I didn’t want that. I hated that I wanted anything else.
Kieran reached over, tucked a strand of hair behind my ear. His pupils got wider when he looked at me. “I’d never let anything happen to you. You know that, right?”
“That’s your problem,” I said, but my pulse slowed, the weird tenderness of his touch softer than stitches or ice. “You still think the world works like that.”
He shifted, breathing easier now that the bleeding had stopped. I let my shoulders drop, waiting for Tristan to reappear and tell me how badly I’d managed his favorite disaster.
But Kieran didn’t check out. He just watched me, like time had collapsed to this shitty office, this moment. I almost wanted him to crack a joke, break the tension, but he just sat there, and I let myself be seen.
Then he leaned in and kissed me. I tasted blood, and cheap liquor, and something that felt almost like hope.
It was so gentle, so at odds with everything that had brought us here, that for a second I thought maybe I’d imagined it.
But he pulled back, searching my face for shrapnel, like he was hoping the damage could be fixed.
“You’re a mess,” I said, because it was the only thing I could say.
He grinned, black eye sparkling. “Only for you, Rubes.”
Before I could say something reckless, Tristan came back, flanked by a doctor so thin he looked like he’d been pressed in a book.
“This is Dr. Mehta,” Tristan said. “Kieran, he’ll need ten minutes. Ruby, you can use the office upstairs. Or stay.”
I hesitated, then shrugged like it didn’t matter. “I’ve already missed two meetings. Nobody’s expecting me now.”
Tristan didn’t press. He disappeared down the hall.
I stayed.
Not because I had nothing better to do—God knew I did—but because there was something about the way the room felt, heavy with the hush of criminal efficiency, the quiet intimacy of watching someone be put back together by a stranger’s steady hands.
The doctor worked without commentary, unpacking his kit with the calm of a man who’d sewn up worse. Kieran didn’t flinch—just sat there, jaw tight, while Dr. Mehta glued his scalp shut and tested his pupils.
I told myself I was watching to make sure he was okay. But the truth was simpler: I liked being here. Liked being let in.
And that scared the hell out of me.
“He’ll live,” Dr. Mehta said, glancing at me with what might have been a joke. “You did a good job cleaning it. I’ll check his pupils again in an hour. If he starts vomiting, call me or 911, whichever works.”
“Can I go home?” Kieran asked.
The doctor looked at Tristan.
“Yes,” Tristan said. “But you shouldn’t be alone.”

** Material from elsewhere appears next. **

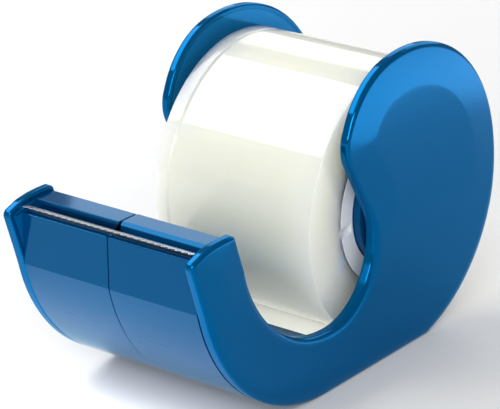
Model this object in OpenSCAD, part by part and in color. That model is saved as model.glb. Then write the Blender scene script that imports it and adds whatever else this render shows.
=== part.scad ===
// Hand dispenser for wide clear packing tape.
// Two blue side arms carry the roll on free-turning hubs. A hollow cutting
// head joins the arms at the front, and parts at its middle: the right half
// is a sleeve that pulls off the left half's tongue to let a roll in or out.
// X runs along the roll's axis, the head is towards -Y and +Z is up.
// The origin is on the table, below the middle of the whole dispenser.

/* [Roll] */
// Width of the tape
tape_w = 50; // [48:0.5:50]
// Outer diameter of the full roll
roll_d = 72.8; // [56:0.4:73.6]
// Outer diameter of the plastic core
core_d = 45.4; // [44:0.2:50]
// Bore of the plastic core
core_bore_d = 34.8; // [34:0.2:36]

/* [Arms] */
// Height of the roll's axis above the table
axis_z = 41; // [40.5:0.25:41.5]
// Radius of the round back of each arm
lobe_r = 42; // [42:0.25:43]
// Thickness of one closed arm
arm_t = 3.6; // [3.4:0.1:5]
// Wall of the moulded shells
wall = 1.4; // [1:0.1:1.6]
// Thickness of the flat inner cover of an arm
cover_t = 1.2; // [1:0.1:1.4]

/* [Cutting head] */
// Height of the shelf's top above the roll's axis
shelf_z = 13.6; // [13:0.1:14]
// Length of the tongue that plugs into the right half
tongue_len = 14; // [8:1:20]
// Number of teeth on the blade
teeth = 26; // [20:1:32]
// Thickness of the steel blade
blade_t = 0.45; // [0.4:0.05:0.5]

/* [Fits] */
// Gap between the roll and each arm
side_gap = 2.4; // [1:0.1:2.6]
// Gap between the tongue and its sleeve
lap_gap = 0.3; // [0.2:0.05:0.4]
// Radial running gap of the hubs, on their pins and in the core
run_gap = 0.08; // [0.05:0.01:0.1]

/* [Hidden] */

blue = [0.0, 0.40, 0.66];
pale_blue = [0.0, 0.50, 0.78];
deep_blue = [0.05, 0.22, 0.42];

// Places along X
arm_in = tape_w / 2 + side_gap;
arm_out = arm_in + arm_t;
cover_out = arm_in + cover_t;
cavity_out = arm_out - wall;
head_out = arm_in - 0.1;

// Circles of the arm's side view, about the roll's axis. Centres are [y, z]
front_r = 50.2;
front_c = [-36, front_r - axis_z];
grip_front_c = [-34, 12];
grip_front_r = 36;
grip_back_c = [-34, -5.5];
grip_back_r = 18.5;
nose_low_c = [-16.5, 22];
nose_low_r = 10.3;
nose_top_r = 23.5;
nose_top_a = 101.8;
nose_top_c = (lobe_r - nose_top_r) * [cos(nose_top_a), sin(nose_top_a)];
nose_join_a = 162.9;
waist_a = 29.6;

// Edge of an arm: the width of the shell's rim around the flush cover, the gap
// between them, and the rounding of the rim's inner and outer edges
rim_w = 1.6;
parting_gap = 0.1;
inner_round = 0.3;
rim_insets = [0.8, 2];
rim_drops = [1.4, 0.6];
ledge_w = 0.8;

// Front tip and top of the wing at the head's end, about the roll's axis
tip_r = 1.9;
tip_c = [-87.5, 11.2];
wing_top_z = 14.9;
wing_back_r = 1.8;
wing_back_c = [-74.2, wing_top_z - wing_back_r];

// The dispenser's middle is half way between the tip and the round back
axis_y = (tip_r - tip_c[0] - lobe_r) / 2;

// Cutting head, about the roll's axis
plate_y = -84.8;
plate_top_z = 11.2;
plate_t = 2.35;
shelf_front_y = -80;
shelf_back_y = -73.4;
shelf_t = 1.2;
slot_z = 9;
skin_t = 2;
back_t = 1.8;
head_back_r = grip_front_r + 1;
head_end_a = 262;
crease_a = 180 + acos((front_c[0] - plate_y) / front_r);
seam_gap = 0.2;
tooth_h = 1.2;
blade_tip = [-86.1, 13.4];
blade_rise = 19;
blade_w = 4.1;
blade_leg_h = 3.1;
blade_end_gap = 0.2;
blade_out = head_out - blade_end_gap;
tooth_pitch = 2 * blade_out / teeth;

// Hubs and their pins
pin_r = 4;
pin_flange_r = 7;
pin_len = 15;
pin_head_r = 4.8;
pin_head_t = 1.2;
slit_w = 1.2;
slit_depth = 6;
hub_len = pin_len - pin_head_t - 1;
hub_out = arm_in - 0.3;
hub_wall = 1.7;
hub_boss_r = 7;
hub_r = core_bore_d / 2 - run_gap;
spokes = 6;
spoke_t = 1.4;

// Weld posts that join a shell to its cover, about the roll's axis
post_r = 2.4;
posts = [[-79, 6], [-66, -20], [-20, -32], [24, -24], [28, 20], [-8, 32]];

// Core notches
notches = 3;
notch_a = 188;
notch_w = 3;
notch_depth = 2.2;

// Points of an arc of a circle, from angle a0 to a1
function arc(c, r, a0, a1, n) =
    [for (i = [0:n]) let (a = a0 + (a1 - a0) * i / n) c + r * [cos(a), sin(a)]];

// Side view of an arm, set inwards by d: front, wing, finger grip and round
// lobe. The flat underside joins its two ends.
function arm_outline(d) = concat(
    arc(front_c, front_r - d, 270, 195, 22),
    arc(tip_c, max(tip_r - d, 0.1), 195, 97, 4),
    [[-80, wing_top_z - 0.1 - d]],
    arc(wing_back_c, max(wing_back_r - d, 0.1), 90, 12, 4),
    arc(grip_front_c, grip_front_r + d, 192, 267, 20),
    arc(grip_back_c, grip_back_r + d, 270, 360 + waist_a, 20),
    arc(nose_low_c, nose_low_r - d, 180 + waist_a, nose_join_a, 6),
    arc(nose_top_c, nose_top_r - d, nose_join_a - 4, nose_top_a, 8),
    arc([0, 0], lobe_r - d, nose_top_a - 5, -asin((axis_z - d) / (lobe_r - d)), 30)
);

// Back face of the head, from its lower end up to the shelf's back edge
head_back = concat(
    arc(grip_front_c, head_back_r, head_end_a, 192, 18),
    [[shelf_back_y, shelf_z]]
);

// Front face of the head, from the plate's top down to its lower end
head_front = concat(
    [[plate_y, plate_top_z]],
    arc(front_c, front_r, crease_a, head_end_a, 20)
);

// Top of the left half: a thin lip, and a close slot for the blade's leg
left_top = [
    [shelf_front_y, shelf_z], [shelf_front_y, shelf_z - shelf_t],
    [shelf_front_y + 2.5, shelf_z - shelf_t], [shelf_front_y + 2.5, slot_z + 1.4],
    [shelf_front_y - 1.9, slot_z + 1.4], [shelf_front_y - 1.9, slot_z],
    [plate_y + plate_t, slot_z], [plate_y + plate_t, plate_top_z]
];

// Top of the right half: a deep front wall, and a wider slot
right_top = [
    [shelf_front_y, shelf_z], [shelf_front_y, slot_z + 1],
    [shelf_front_y - 1.65, slot_z + 1], [shelf_front_y - 1.65, slot_z - 0.25],
    [plate_y + plate_t - 0.25, slot_z - 0.25], [plate_y + plate_t - 0.25, plate_top_z]
];

// Moves shapes drawn about the roll's axis to the dispenser's own frame
module on_axis() {
    translate([0, axis_y, axis_z]) children();
}

// A side-view outline made solid between two places along X
module slab(outline, x0, x1) {
    translate([x0, 0, 0]) rotate([90, 0, 90]) linear_extrude(x1 - x0) polygon(outline);
}

// A round bar along X about the roll's axis
module bar(r, x0, x1, facets = 96) {
    translate([x0, 0, 0]) rotate([0, 90, 0]) cylinder(h = x1 - x0, r = r, $fn = facets);
}

// A curved chamber between the head's front and back faces
module chamber(gap, x0, x1) {
    outer_r = front_r - skin_t - gap;
    inner_r = head_back_r + back_t + gap;
    turn = 4 + gap;
    slab(
        concat(
            arc(front_c, outer_r, 196 + turn, 254 - turn, 16),
            arc(grip_front_c, inner_r, 254 - turn, 196 + turn, 16)
        ),
        x0, x1
    );
}

// Outer shell of an arm: a shallow dish with weld posts, and a ledge inside its
// rim that the cover sits on
module arm_shell() {
    on_axis() {
        difference() {
            union() {
                slab(arm_outline(inner_round), arm_in, arm_in + inner_round);
                slab(arm_outline(0), arm_in + inner_round, arm_out - rim_drops[0]);
                slab(arm_outline(rim_insets[0]), arm_out - rim_drops[0], arm_out - rim_drops[1]);
                slab(arm_outline(rim_insets[1]), arm_out - rim_drops[1], arm_out);
            }
            slab(arm_outline(rim_w), arm_in - 1, cover_out);
            slab(arm_outline(rim_w + ledge_w), cover_out - 1, cavity_out);
        }
        for (p = posts) {
            translate([0, p[0], p[1]]) bar(post_r, cover_out, cavity_out + 0.5, 32);
        }
    }
}

// Flat inner cover of an arm, flush with the shell's rim, with the hole for
// the hub pin
module arm_cover() {
    on_axis() difference() {
        slab(arm_outline(rim_w + parting_gap), arm_in, cover_out);
        bar(pin_r + 0.03, arm_in - 1, cover_out + 1);
    }
}

// Snap pin: a flange behind the cover, a shaft and a split head
module hub_pin() {
    pin_end = arm_in - pin_len;
    on_axis() difference() {
        union() {
            bar(pin_flange_r, cover_out, cavity_out);
            bar(pin_r, pin_end, cover_out);
            bar(pin_head_r, pin_end, pin_end + pin_head_t);
        }
        translate([pin_end - 1, -slit_w / 2, -pin_head_r - 1])
            cube([slit_depth + 1, slit_w, 2 * pin_head_r + 2]);
    }
}

// Spoked hub wheel that carries one end of the core
module hub() {
    hub_in = hub_out - hub_len;
    on_axis() difference() {
        union() {
            difference() {
                bar(hub_r, hub_in, hub_out);
                bar(hub_r - hub_wall, hub_in - 1, hub_out - hub_wall);
            }
            bar(hub_boss_r, hub_in, hub_out);
            for (i = [0:spokes - 1]) {
                rotate([360 / spokes * i, 0, 0])
                    translate([hub_in + 1.5, -spoke_t / 2, hub_boss_r - 0.5])
                        cube([hub_len - 2, spoke_t, hub_r - hub_boss_r - 0.7]);
            }
        }
        bar(pin_r + run_gap, hub_in - 1, hub_out + 1);
    }
}

// One half of the head, with its own top edge. Its chamber starts at x0.
module head_half(top, x0) {
    difference() {
        slab(concat(head_back, top, head_front), seam_gap / 2, head_out);
        chamber(0, x0, head_out - wall);
    }
}

module left_arm_shell() {
    color(blue) mirror([1, 0, 0]) arm_shell();
}

module right_arm_shell() {
    color(blue) arm_shell();
}

module left_arm_cover() {
    color(pale_blue) mirror([1, 0, 0]) arm_cover();
}

module right_arm_cover() {
    color(pale_blue) arm_cover();
}

module left_hub_pin() {
    color(deep_blue) mirror([1, 0, 0]) hub_pin();
}

module right_hub_pin() {
    color(deep_blue) hub_pin();
}

module left_hub() {
    color(deep_blue) mirror([1, 0, 0]) hub();
}

module right_hub() {
    color(deep_blue) hub();
}

// Left half of the head, with the hollow tongue that enters the right half
module left_head() {
    color(blue) on_axis() {
        mirror([1, 0, 0]) head_half(left_top, seam_gap / 2 + 3);
        difference() {
            chamber(lap_gap, -seam_gap / 2, tongue_len);
            chamber(lap_gap + wall, -seam_gap / 2 - 4, tongue_len + 1);
        }
    }
}

// Right half of the head: the sleeve
module right_head() {
    color(pale_blue) on_axis() head_half(right_top, -1);
}

// Bent steel blade: a leg in the slot, and a rising toothed strip
module blade() {
    root_y = blade_w - tooth_h;
    edge = [for (i = [0:2 * teeth]) [-blade_out + tooth_pitch * i / 2, i % 2 == 0 ? root_y : blade_w]];
    color("silver") on_axis() {
        translate([0, blade_tip[0], blade_tip[1]])
            rotate([180 - blade_rise, 0, 0])
                translate([0, -blade_w, 0])
                    linear_extrude(blade_t)
                        polygon(concat([[-blade_out, 0]], edge, [[blade_out, 0]]));
        translate([-blade_out, plate_y + plate_t + 0.05, slot_z])
            cube([2 * blade_out, blade_t, blade_leg_h]);
    }
}

// Notched plastic core
module core() {
    mouth = notch_w / 2 * (notch_depth + 1) / notch_depth;
    color("gainsboro") on_axis() difference() {
        bar(core_d / 2, -tape_w / 2, tape_w / 2, 128);
        bar(core_bore_d / 2, -tape_w / 2 - 1, tape_w / 2 + 1, 128);
        for (i = [0:notches - 1], side = [-1, 1]) {
            rotate([notch_a - 180 + 360 / notches * i, 0, 0])
                translate([side * tape_w / 2, -core_d / 2 - 1, 0])
                    rotate([-90, 0, 0])
                        linear_extrude(core_d / 2 - core_bore_d / 2)
                            polygon([[side, -mouth], [side, mouth], [-side * notch_depth, 0]]);
        }
    }
}

// Wound tape
module tape() {
    color("ivory") on_axis() difference() {
        bar(roll_d / 2, -tape_w / 2, tape_w / 2, 128);
        bar(core_d / 2, -tape_w / 2 - 1, tape_w / 2 + 1, 128);
    }
}

left_arm_shell();
left_arm_cover();
left_hub_pin();
left_hub();
left_head();
right_arm_shell();
right_arm_cover();
right_hub_pin();
right_hub();
right_head();
blade();
core();
tape();
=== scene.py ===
"""A hand dispenser for wide packing tape: the looks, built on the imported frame.

Shapes are worked out in millimetres about the roll's axis, with x along the
axis, y backwards and z upwards, and are put in the row frame by at().
"""
import math

import bmesh
import bpy
import numpy as np
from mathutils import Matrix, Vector
from mathutils.geometry import delaunay_2d_cdt


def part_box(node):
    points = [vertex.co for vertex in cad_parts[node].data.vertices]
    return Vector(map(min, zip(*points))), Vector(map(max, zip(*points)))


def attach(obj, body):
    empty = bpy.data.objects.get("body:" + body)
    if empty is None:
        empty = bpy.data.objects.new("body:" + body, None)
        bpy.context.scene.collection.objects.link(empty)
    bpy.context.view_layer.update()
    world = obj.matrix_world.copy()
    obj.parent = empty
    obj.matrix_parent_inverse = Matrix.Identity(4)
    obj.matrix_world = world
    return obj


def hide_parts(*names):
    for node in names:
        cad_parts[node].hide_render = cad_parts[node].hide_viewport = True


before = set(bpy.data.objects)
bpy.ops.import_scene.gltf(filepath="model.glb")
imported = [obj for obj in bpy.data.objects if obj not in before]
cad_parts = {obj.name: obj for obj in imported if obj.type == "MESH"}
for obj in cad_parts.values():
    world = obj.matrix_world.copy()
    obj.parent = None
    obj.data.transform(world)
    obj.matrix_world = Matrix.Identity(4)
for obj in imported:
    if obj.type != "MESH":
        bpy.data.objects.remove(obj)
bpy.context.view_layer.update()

# ---------------------------------------------------------------- sizes

MM = 0.001
TAPE_LOW, TAPE_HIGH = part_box("tape")
AXIS = (TAPE_LOW + TAPE_HIGH) / 2


def radius_of(node):
    """Radius of a node that is round about the roll's axis."""
    low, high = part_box(node)
    return (high.z - low.z) / 2 / MM


def span_of(node):
    """Where a node starts and ends along x."""
    low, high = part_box(node)
    return low.x / MM, high.x / MM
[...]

Tristan pinched the bridge of his nose. “You’re both benched for forty-eight hours. I’ll keep the Crew busy.”
Kieran arched a brow. “What does that mean?”
“It means I order in a dozen dirty contracts and let them chase ghosts from Brockton to the Cape. If anyone inside 495 so much as breathes your name, I’ll know.”
“Not a lot of margin,” I said.
“The city never gives more,” Tristan replied.
Dr. Mehta scribbled notes in a real notebook. I wondered what he wrote: alley fight, recurring patient, spouse at bedside—recommend counseling.
Spouse. What a joke.
“I’d really like to go home,” Kieran said.
“As long as your wife can stay with you, you’re fine,” Dr. Mehta said.
Kieran flashed a bloody smile. “Great. She will. Won’t you, honey?”
I rolled my eyes, but the word hit different. Like after a day of watching him almost die, I was the only one left who knew he was alive. “I’ll stay,” I said. “Keep him out of trouble.”
Tristan snorted. “You’ll be the first.”